Her week in New York, for example, was devoid of cocktails, shopping and decadent brunches. No selfies in Central Perk for her.
‘Although it seems on paper that the concerts are just in the evening, it’s never like that,’ she explains. ‘You spend the whole day trying to judge your physical and psychological state so that, when you get on stage, you’ve got the best chance of doing your best. If you have four concerts in one week,’ which was her New York diary, ‘free time is not free time. It’s all mental and physical preparation.’
This means that, whether it’s Tokyo or Turin outside, her own day has to be as familiar as possible. ‘The hotel room, the concert hall, everything in between does become part of the routine. I made the mistake a couple of times of taking advantage of where I was, and didn’t focus entirely just on the job at hand, and regretted it afterwards. I hadn’t given myself every ounce of possibility to be my absolute best, and it’s possible if you do that you’re not necessarily returning to that place.
‘My feeling is always that, if I focus and play well enough, the likelihood is I’ll be back. Over the years I will develop all these experiences.’
It’s completely appropriate that Benedetti is Messianic about children learning an instrument as she embodies all the qualities it teaches. Discipline. Deferred gratification. The knowledge that excellence takes a huge amount of hard work. Is she lying jet-lagged on the sofa, drinking tea and catching up with EastEnders when I ring? Of course not. She is practising.
Another reason that she is such a refreshing role model is that she is drop-dead gorgeous and completely comfortable in her own skin, yet doesn’t make a big fuss about it.
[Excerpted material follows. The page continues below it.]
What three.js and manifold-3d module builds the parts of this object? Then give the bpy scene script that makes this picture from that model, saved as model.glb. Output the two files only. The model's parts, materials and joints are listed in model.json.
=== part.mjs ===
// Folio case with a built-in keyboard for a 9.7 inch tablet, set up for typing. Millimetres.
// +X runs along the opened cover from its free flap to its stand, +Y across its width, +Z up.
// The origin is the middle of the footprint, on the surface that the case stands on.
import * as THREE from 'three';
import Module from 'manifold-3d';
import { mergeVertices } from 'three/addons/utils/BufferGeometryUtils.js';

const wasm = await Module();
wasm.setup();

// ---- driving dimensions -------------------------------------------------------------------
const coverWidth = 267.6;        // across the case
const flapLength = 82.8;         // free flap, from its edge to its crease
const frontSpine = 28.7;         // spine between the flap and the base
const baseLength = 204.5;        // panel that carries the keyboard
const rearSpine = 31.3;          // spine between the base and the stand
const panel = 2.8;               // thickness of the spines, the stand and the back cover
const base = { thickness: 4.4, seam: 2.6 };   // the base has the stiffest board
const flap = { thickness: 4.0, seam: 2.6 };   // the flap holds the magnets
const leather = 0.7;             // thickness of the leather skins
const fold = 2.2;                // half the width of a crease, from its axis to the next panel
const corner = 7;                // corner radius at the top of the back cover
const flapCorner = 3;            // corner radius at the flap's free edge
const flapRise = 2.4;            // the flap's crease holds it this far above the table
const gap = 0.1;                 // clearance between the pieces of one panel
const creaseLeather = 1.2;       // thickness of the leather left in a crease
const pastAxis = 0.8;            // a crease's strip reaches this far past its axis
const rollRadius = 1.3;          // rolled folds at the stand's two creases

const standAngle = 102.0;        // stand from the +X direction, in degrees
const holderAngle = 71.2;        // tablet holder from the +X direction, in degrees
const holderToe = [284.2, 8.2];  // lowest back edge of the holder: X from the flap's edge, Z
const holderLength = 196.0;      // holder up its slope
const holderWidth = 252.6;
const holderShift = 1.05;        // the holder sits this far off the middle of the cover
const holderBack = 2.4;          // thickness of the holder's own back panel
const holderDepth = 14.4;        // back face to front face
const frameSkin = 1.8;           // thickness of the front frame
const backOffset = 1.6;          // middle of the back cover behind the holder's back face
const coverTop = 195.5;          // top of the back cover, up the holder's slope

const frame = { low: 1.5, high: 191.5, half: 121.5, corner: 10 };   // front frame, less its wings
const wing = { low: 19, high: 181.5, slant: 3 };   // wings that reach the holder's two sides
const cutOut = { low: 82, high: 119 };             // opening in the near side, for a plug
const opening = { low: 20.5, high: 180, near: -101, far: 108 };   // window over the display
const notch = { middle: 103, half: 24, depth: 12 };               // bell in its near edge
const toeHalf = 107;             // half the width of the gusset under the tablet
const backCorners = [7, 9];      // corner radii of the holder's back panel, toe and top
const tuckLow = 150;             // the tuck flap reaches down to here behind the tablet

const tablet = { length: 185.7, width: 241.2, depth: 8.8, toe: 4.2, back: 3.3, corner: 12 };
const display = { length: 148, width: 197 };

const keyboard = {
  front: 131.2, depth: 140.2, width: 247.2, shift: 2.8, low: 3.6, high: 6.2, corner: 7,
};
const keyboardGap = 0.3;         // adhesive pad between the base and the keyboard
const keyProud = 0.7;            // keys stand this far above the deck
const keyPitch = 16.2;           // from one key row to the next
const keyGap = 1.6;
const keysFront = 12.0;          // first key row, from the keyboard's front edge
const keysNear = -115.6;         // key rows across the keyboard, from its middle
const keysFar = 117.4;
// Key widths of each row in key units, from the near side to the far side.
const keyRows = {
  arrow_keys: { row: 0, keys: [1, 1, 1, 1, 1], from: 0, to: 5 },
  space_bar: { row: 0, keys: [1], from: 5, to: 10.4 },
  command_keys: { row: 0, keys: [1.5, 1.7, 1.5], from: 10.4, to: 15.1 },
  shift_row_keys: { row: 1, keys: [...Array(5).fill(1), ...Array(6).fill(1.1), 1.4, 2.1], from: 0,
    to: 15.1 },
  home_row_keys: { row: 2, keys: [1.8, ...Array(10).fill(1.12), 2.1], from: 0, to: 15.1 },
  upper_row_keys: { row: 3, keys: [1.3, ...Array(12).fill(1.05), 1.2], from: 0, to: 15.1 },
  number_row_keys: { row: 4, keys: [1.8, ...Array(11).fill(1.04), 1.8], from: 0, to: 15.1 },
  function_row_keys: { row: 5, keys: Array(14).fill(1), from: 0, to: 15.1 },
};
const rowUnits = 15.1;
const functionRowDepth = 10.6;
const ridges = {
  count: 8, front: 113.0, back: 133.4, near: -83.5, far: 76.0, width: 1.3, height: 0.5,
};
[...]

She wears evening gowns when performing and jeans when she is not. She doesn’t hide her beauty but she doesn’t hide behind it either. Her looks are incidental to her worldwide success.
‘I don’t spend time or energy focusing on that,’ she says dismissively. ‘There’s so much more that’s interesting, that’s exciting. I’d rather talk about musical or educational things.’
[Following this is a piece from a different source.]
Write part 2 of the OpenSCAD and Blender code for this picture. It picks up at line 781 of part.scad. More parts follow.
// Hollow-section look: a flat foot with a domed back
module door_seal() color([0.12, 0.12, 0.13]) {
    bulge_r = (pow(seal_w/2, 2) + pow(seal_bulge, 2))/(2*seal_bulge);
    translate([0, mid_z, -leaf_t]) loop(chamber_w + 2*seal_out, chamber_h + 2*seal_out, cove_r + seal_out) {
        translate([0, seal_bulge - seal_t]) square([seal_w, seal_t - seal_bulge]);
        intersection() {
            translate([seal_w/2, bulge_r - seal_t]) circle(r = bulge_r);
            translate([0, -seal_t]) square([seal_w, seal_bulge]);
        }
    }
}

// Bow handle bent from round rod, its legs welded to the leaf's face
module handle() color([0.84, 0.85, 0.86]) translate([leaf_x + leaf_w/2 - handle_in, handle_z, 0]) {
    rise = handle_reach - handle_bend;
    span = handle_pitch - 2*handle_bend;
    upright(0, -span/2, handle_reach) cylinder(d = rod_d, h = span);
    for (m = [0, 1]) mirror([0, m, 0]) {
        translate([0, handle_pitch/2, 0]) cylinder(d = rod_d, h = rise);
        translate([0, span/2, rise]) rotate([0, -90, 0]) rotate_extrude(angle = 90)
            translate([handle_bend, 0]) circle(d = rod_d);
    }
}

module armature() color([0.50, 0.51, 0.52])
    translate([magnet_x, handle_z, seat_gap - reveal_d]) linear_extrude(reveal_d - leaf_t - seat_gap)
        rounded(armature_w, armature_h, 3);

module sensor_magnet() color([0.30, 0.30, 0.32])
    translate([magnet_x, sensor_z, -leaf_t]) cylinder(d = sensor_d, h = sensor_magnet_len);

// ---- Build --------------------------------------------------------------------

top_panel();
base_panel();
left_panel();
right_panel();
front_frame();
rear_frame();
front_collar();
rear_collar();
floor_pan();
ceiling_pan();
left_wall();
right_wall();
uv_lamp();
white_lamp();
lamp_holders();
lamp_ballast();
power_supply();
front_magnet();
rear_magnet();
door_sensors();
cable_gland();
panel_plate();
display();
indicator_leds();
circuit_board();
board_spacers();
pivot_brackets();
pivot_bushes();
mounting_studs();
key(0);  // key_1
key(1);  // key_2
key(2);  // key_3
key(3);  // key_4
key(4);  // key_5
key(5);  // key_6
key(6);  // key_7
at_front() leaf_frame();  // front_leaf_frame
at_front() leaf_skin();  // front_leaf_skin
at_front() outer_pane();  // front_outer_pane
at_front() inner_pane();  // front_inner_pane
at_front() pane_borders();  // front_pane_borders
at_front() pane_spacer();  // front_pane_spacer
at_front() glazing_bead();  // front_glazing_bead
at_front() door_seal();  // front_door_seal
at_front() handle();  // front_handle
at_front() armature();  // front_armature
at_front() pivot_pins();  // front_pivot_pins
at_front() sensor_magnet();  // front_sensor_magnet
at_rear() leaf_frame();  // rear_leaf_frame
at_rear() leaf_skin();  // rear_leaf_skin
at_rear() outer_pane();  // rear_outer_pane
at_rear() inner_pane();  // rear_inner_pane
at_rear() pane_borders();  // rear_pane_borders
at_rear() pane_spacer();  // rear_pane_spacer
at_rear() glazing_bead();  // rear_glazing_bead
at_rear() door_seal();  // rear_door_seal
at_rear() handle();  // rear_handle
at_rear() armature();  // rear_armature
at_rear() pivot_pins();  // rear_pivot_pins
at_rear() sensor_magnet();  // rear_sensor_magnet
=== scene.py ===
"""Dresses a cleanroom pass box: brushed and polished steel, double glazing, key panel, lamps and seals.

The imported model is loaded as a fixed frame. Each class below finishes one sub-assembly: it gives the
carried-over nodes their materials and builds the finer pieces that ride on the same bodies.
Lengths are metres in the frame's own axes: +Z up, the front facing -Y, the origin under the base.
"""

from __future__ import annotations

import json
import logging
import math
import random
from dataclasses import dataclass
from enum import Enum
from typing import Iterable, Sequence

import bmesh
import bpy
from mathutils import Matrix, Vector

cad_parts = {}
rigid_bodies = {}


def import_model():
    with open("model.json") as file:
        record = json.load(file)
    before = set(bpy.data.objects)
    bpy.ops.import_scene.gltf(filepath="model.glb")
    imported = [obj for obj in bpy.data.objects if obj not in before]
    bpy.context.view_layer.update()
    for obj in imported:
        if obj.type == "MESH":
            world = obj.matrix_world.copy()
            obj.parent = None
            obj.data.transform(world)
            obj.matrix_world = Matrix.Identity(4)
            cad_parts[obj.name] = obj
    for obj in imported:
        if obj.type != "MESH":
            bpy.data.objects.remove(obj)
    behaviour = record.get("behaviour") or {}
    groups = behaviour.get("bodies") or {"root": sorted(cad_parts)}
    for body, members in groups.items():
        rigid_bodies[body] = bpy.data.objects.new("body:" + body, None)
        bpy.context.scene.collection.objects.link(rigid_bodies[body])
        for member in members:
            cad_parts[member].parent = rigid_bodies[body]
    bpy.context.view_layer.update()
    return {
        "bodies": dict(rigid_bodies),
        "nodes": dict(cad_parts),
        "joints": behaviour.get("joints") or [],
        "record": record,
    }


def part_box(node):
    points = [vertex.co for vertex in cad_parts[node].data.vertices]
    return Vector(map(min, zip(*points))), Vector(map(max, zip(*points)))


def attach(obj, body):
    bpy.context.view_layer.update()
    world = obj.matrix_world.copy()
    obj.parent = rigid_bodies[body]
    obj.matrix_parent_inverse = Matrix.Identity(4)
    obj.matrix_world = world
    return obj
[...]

Her new album, for example. Her first real exploration of her national identity, it includes Bruch’s Scottish Fantasy as well as Burns and other traditional tunes, recorded with Julie Fowlis, Phil Cunningham, Aly McBain and other folk stalwarts.
‘It’s always been bizarre to me that I’m a Scottish violinist, and the fiddle is an integral part of Scottish music, yet I haven’t really included it in my path as a violinist. I’ve wanted to do this for a long time.’
The Bruch, a favourite from her concert repertoire, was, she says, ‘an obvious next big romantic concerto for me to record’. But working with folk musicians is very different from a solo with the BBC Scottish Symphony Orchestra or the NY Philharmonic.
Phil and Ally come from a musical tradition of playing in pubs and being paid in pints. Benedetti is a Suzuki-trained violinist willing to get up in the dark to fly to Denmark. Through her polite, borderline diplomatic language, it sounds as if the culture clash in the recording studio freaked the bejeezus out of her.
‘They provided a community that it’s not that common to come across in classical music, I felt really privileged to be part of their team for a short amount of time,’ she says cautiously.
‘It was, very very challenging. Extremely challenging. The music is not an absolute entity. In classical music every note, every length of every note, and the harmonies underneath every note, is written out. You wouldn’t dare change anything.’ That is not the case with tunes that have been played in pub sessions over the decades.
‘A lot of this was created at the time. That was quite something for me.’
It’s the difference between interpreting something that’s already there and making it up as you go along. When Benedetti arrived at the Lincoln Centre practise room, she knew every note of Szymanowski’s Violin Concerto No 1. The work of rehearsals was finding out what conductor Vladimir Jurowski wanted to do with it. In the recording studio with Bain, Cunningham et al, it was not like that. At all.
‘There were certain things that took me slightly by surprise,’ she says delicately. ‘It was the last second when we would decide on something. The decisions and the options of what notes were being played continued to change right through the recording session.’
What the finished product is not, Benedetti insists, is her independence album. She is mildly alarmed by the very idea. ‘No, absolutely, not at all. It was decided way, way before I knew anything about the referendum and the
date was set. It’s a celebration of Scottish music and how it travelled and inspired composers. It’s most definitely not a political statement.’
She is engaged with politics, however: there are pictures and links to events in Syria and Turkey on her Twitter feed. As the official ‘Big Sister’ of Sistema Scotland, she has brought classical music, with all its benefits, to the Raploch housing estate in Stirling. She uses the concert platform and the classroom as her soapbox, believing that music ‘forces you into a world
beyond just practicalities, beyond things we can see and touch and absolutely understand’.
For Benedetti, who is not religious, it is almost spiritual. ‘You go into a school and play to children. Something really, really powerful can happen. That’s what music can do.’